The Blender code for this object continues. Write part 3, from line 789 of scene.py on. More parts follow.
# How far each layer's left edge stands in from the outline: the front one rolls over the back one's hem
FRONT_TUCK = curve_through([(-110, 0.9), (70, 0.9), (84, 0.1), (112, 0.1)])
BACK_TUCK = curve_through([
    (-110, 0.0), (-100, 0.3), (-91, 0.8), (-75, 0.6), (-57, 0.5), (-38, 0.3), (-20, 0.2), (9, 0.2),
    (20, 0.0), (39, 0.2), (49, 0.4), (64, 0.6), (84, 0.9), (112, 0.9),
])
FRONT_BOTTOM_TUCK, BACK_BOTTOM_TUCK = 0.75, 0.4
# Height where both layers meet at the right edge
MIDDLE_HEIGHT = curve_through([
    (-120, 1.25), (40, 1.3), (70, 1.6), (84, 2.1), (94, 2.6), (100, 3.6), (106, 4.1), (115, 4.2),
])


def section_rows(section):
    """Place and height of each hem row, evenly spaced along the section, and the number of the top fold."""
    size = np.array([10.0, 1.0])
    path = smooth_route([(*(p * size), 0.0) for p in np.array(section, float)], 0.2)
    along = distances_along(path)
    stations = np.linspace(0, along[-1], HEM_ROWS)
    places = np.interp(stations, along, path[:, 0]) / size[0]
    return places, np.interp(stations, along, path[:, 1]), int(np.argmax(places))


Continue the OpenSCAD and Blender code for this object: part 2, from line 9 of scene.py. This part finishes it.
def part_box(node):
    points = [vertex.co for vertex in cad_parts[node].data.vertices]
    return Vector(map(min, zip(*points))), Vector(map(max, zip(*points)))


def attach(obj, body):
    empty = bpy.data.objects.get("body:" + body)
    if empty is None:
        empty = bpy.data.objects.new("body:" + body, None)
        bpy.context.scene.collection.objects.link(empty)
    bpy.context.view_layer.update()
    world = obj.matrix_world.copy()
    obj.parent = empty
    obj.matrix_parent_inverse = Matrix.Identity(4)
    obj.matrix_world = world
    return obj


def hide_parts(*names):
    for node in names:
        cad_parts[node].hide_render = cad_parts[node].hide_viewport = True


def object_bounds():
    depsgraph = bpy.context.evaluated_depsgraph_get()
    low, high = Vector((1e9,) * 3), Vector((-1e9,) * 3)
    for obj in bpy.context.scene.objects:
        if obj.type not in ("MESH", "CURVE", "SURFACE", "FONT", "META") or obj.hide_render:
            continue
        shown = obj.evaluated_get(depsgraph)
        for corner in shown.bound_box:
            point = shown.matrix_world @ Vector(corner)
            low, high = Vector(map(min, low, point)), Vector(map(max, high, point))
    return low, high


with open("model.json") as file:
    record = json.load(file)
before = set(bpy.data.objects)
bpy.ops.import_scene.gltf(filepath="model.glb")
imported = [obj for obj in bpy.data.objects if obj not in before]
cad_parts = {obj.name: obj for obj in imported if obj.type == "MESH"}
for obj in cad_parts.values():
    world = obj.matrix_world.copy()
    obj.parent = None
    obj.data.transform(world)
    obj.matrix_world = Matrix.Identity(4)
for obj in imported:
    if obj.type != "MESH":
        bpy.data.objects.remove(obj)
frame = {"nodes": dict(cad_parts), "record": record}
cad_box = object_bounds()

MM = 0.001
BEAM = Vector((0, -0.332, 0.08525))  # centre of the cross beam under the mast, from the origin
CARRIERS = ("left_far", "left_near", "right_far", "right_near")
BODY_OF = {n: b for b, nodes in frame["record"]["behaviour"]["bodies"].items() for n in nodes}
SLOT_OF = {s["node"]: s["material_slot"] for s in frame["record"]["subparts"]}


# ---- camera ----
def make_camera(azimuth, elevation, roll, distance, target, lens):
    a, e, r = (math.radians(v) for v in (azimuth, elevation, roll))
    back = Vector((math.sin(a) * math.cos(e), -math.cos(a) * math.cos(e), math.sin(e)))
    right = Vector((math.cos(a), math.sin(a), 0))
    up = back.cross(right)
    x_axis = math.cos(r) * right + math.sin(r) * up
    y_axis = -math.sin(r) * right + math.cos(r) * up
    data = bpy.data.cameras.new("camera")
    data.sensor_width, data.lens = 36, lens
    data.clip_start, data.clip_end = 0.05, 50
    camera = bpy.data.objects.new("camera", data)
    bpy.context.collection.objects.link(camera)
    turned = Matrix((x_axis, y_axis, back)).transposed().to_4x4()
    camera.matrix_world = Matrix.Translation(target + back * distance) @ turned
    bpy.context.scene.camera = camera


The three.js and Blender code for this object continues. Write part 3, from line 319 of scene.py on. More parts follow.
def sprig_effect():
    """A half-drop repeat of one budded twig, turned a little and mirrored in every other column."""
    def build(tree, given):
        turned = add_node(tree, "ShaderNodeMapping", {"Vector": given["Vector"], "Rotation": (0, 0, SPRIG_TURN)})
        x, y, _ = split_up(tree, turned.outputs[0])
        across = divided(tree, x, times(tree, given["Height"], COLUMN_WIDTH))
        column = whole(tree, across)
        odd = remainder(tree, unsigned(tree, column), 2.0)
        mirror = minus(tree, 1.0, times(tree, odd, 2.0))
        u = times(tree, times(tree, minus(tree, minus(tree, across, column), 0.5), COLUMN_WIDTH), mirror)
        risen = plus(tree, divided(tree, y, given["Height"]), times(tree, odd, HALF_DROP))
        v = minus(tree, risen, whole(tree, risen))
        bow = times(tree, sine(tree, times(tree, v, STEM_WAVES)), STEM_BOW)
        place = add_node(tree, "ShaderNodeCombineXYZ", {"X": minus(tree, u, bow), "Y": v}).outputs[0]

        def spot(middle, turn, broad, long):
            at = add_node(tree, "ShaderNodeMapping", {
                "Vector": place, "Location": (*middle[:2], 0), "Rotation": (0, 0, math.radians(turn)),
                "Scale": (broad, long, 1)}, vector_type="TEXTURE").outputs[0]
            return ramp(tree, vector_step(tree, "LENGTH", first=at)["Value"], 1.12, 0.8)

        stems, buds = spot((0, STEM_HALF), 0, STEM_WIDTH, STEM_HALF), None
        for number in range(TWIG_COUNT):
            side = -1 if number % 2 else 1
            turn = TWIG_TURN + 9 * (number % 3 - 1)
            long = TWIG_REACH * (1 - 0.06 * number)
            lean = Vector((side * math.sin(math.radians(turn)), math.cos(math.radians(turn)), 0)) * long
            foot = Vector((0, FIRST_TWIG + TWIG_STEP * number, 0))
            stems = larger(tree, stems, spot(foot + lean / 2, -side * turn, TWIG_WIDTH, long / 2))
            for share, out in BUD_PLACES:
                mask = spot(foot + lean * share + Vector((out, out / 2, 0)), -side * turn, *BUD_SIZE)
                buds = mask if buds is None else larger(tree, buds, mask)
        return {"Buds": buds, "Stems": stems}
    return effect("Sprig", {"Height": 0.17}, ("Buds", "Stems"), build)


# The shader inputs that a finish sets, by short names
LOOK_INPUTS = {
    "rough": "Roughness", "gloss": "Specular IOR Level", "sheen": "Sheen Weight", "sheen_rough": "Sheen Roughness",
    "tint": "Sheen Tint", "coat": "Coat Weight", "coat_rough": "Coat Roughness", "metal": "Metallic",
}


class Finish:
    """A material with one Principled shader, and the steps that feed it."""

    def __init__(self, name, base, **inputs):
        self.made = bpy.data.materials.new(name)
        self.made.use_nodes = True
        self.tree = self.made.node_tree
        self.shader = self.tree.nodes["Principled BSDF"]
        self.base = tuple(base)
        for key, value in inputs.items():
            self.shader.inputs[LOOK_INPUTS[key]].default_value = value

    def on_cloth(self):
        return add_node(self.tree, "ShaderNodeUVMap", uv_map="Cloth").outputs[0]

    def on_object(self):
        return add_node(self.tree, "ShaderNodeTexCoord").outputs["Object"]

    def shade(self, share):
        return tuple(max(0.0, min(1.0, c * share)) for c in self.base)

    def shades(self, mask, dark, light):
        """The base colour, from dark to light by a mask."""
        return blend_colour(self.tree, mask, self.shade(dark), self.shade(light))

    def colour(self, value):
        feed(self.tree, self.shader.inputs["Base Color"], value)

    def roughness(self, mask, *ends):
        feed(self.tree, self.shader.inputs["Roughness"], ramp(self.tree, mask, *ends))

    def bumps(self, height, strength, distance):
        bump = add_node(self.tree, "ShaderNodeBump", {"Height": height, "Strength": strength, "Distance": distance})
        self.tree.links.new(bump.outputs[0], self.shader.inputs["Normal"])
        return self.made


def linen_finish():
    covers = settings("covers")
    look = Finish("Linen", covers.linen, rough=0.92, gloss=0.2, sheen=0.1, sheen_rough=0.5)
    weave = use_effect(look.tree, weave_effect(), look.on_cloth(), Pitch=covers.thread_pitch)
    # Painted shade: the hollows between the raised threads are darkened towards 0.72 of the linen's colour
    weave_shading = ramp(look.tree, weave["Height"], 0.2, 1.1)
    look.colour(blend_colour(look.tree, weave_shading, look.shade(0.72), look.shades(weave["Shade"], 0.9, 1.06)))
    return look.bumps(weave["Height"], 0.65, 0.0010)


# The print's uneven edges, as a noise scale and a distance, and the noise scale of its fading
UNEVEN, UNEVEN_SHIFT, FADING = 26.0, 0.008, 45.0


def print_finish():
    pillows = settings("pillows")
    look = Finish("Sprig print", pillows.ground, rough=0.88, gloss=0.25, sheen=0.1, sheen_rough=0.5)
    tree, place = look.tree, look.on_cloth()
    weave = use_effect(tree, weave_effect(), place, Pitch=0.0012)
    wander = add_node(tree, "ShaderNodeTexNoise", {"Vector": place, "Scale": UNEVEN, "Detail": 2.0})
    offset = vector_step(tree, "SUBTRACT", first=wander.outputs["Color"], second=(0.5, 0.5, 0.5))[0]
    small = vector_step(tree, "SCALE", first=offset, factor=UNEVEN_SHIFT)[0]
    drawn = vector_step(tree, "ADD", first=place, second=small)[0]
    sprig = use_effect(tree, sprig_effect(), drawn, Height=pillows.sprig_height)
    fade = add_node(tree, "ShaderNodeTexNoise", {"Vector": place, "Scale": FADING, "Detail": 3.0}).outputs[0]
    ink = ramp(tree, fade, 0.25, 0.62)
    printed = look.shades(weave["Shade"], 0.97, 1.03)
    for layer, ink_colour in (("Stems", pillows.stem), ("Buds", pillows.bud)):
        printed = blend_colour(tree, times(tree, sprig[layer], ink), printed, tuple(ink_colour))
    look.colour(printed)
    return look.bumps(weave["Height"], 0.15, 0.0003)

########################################

## Written exercise
Retype only what lies between the line bearing "record = json.load(file)" and the line bearing "cad_box = object_bounds()", keeping both of those lines.

## Full solution
    record = json.load(file)
before = set(bpy.data.objects)
bpy.ops.import_scene.gltf(filepath="model.glb")
imported = [obj for obj in bpy.data.objects if obj not in before]
cad_parts = {obj.name: obj for obj in imported if obj.type == "MESH"}
for obj in cad_parts.values():
    world = obj.matrix_world.copy()
    obj.parent = None
    obj.data.transform(world)
    obj.matrix_world = Matrix.Identity(4)
for obj in imported:
    if obj.type != "MESH":
        bpy.data.objects.remove(obj)
frame = {"nodes": dict(cad_parts), "record": record}
cad_box = object_bounds()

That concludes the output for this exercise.